One of you (Luke) is from Bellingham, Washington? People say that Seattle is the bass capital. Is that where your love for bass music came from?

LS: I’m not sure, actually. I love electronic music with every fiber in my body, but I was never a raver. I never went out to a lot of shows and I think it was because I was in Bainbridge Island, so it wasn’t really in Seattle or when I was in Bellingham. Bass music for me and Jordin, Skrillex is for sure one of the biggest influences.

I think we get a lot of love for bass from Skrillex because it’s not only hard hitting bass, there’s so much melody, tones, and elements involved, that sets it apart. We decided that if we were going to do bass music, we wanted to do something like that instead of grimey and heavy stuff, which is dope, but not what we were trying to do.

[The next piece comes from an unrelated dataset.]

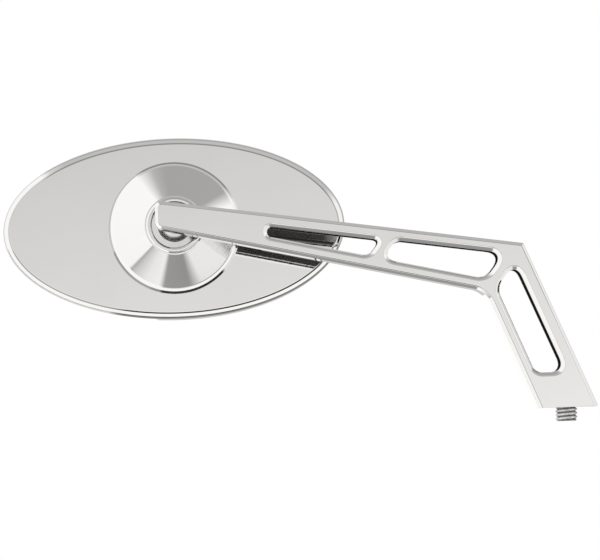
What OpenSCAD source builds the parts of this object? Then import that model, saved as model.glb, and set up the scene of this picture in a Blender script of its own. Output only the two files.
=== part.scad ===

KUURO came to be in 2017, which has only been a year, and you guys are already playing huge festivals. For new up and coming DJs, what is some advice that you have for them?

LS: Man, just really focus on not trying to follow trends. It’s important to keep an ear to the ground and understand what’s contemporary, what’s cool, and applying it, but don’t try and chase other peoples’ sounds because they’re always going to be one step ahead of you, and you’re always going to be that copycat act.

A lot of great music comes from that too, but there’s a fine line between copy cat artists and artists. That is not saying we are not inspired by artists and hear something and say “oh man I want to make something like that,” but make sure you have a really clear vision of sound, brand, and imagery of what you want people to hear in their head.